Wiki shows this schematic. You could think of a piston like a coffee plunger, with two plates - source hot, sink cold. With the air initially hot, you place it on the hot plate which is at the same temp. It expands and does work, which staying at the constant temperature of the source. After a while, you take it off the plate. It continues expanding and doing work but now cooling. When it cools to the temp of the sink, you put it on that plate, and now start compressing. During this stage, the entropy that was admitted at the source stage is emitted. When it has gone you withdraw, but keep compressing adiabatically until it warms to the temperature of the source. Repeat...


More formal is this P-V (pressure-volume) diagram from Wiki. The description is here. I'd like to pick up some points.

We need the concepts of:
  • Internal energy U. For an ideal gas thus is just cv N T, where N is mass according to the units of cv
  • Enthalpy H = U + PV
You can see how the engine does work from the P-V graph. Work is PdV, and while the volume change is the same in expansion and compression, expansion happens at higher pressure. Note that a reserve of mechanical energy is needed. You have to do work to get work.




The heat gained from the source adds directly to the enthalpy. In the first step (1->2), U is constant, so the enthalpy change goes entirely into PV work. In the second, enthalpy doesn't change (adiabatic), so the work done just comes from the change in U. That is the same change in the fourth adiabatic compression stage, so they do no net work. The net work is done by the excess of the first stage over the third.

Hadley Cell

The Hadley cell is an eddy where warm air rises in the tropics (ITCZ), travels at high altitude supplying heat to support TOA IR emission, then descends in mid-latitudes (subtropical ridge) and returns via the surface trade winds. There are Coriolis effects, but the main heat engine effects can be considered without them.

The subtropical ridge is a region of high pressure, so the mass of air there is high. Where the cell rises, (ITCZ), the surface pressure is lower, so the mass of air is less. However, it is warmer, so the center of mass is actually higher.

To think of it as a Carnot cycle, the first thing needed is the reservoir of mechanical energy. Kinetic energy plays some role, but the main one is hydrostatics. The bouyant rise in the tropics carries the air to a high altitude, whence it travels gradually downhill to the descent phase. The potential energy gained carries it through the cooling phase. It is bouyancy that keeps the low pressure at the equaqtor, and negative bouyancy that pushes air into the pressure maximum at the subtropical ridge.
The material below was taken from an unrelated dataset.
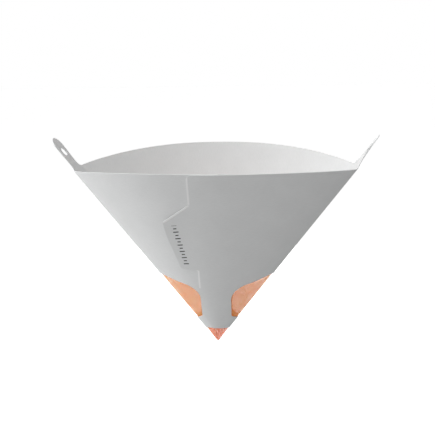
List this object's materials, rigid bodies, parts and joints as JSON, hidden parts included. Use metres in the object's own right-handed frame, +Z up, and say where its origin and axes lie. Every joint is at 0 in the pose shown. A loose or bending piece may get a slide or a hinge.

The resulting pressure gradient drives the trade wind stage.

So next to the Carnot analogy, thinking first of a dry circulation. I've identified four stages. The heat source is the surface, so the step 1, where the working fluid picks up heat, is far from isothermal. The fluid gains internal energy, while still expanding. The expansion contributes by facilitating the gravitational gradient at high altitude.

The (adiabatic, approx) rise stage is enhanced by the internal energy thus gained. The expansion does work to maintain a slightly reduced hydrostatic pressure gradient, in turn maintaining the surface low pressure and the pressure gradient that drives the trades.

In the third, high altitude stage, heat is lost to the sink (space) by radiation. In the Carnot cycle, mechanical compression maintained the temperature. Here the gradual loss of altitude has the same effect. Potential energy is the reservoir.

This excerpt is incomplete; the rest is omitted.